### [WORK TO DO]
Starting with the first line and ending with the line that holds "patches into one", repeat the material exactly.

### [STORED DATA]
____________________
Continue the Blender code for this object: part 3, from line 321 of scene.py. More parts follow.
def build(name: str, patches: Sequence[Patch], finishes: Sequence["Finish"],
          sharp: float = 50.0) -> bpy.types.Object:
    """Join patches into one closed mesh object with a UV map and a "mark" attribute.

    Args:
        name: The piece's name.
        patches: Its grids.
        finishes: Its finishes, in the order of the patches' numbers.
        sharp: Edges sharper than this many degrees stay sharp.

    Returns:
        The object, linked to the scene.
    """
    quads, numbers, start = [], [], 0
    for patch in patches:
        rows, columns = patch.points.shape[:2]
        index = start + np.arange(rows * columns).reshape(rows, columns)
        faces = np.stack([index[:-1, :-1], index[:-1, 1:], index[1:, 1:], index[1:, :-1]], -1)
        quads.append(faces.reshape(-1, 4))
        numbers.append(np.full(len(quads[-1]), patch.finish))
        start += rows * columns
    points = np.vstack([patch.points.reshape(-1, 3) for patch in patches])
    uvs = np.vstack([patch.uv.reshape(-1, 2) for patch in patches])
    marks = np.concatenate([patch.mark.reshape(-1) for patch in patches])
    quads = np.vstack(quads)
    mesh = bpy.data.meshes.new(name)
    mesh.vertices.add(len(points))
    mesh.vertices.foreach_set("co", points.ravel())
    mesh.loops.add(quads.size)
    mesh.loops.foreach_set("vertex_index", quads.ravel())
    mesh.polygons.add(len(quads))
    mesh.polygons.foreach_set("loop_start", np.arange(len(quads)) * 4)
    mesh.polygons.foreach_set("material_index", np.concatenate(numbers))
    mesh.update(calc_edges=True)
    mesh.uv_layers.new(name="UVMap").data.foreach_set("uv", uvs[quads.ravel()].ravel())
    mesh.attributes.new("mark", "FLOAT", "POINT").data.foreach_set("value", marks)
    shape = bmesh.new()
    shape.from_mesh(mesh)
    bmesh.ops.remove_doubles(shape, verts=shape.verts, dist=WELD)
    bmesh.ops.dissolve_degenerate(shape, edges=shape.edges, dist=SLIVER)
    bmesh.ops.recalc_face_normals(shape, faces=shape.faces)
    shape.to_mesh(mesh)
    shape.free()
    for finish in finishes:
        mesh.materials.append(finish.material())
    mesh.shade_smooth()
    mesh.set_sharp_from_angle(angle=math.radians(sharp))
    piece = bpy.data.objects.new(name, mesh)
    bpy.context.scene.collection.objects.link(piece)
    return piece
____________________
### [OUTPUT BELOW]
Continue the Blender code for this object: part 3, from line 321 of scene.py. More parts follow.
def build(name: str, patches: Sequence[Patch], finishes: Sequence["Finish"],
          sharp: float = 50.0) -> bpy.types.Object:
    """Join patches into one closed mesh object with a UV map and a "mark" attribute.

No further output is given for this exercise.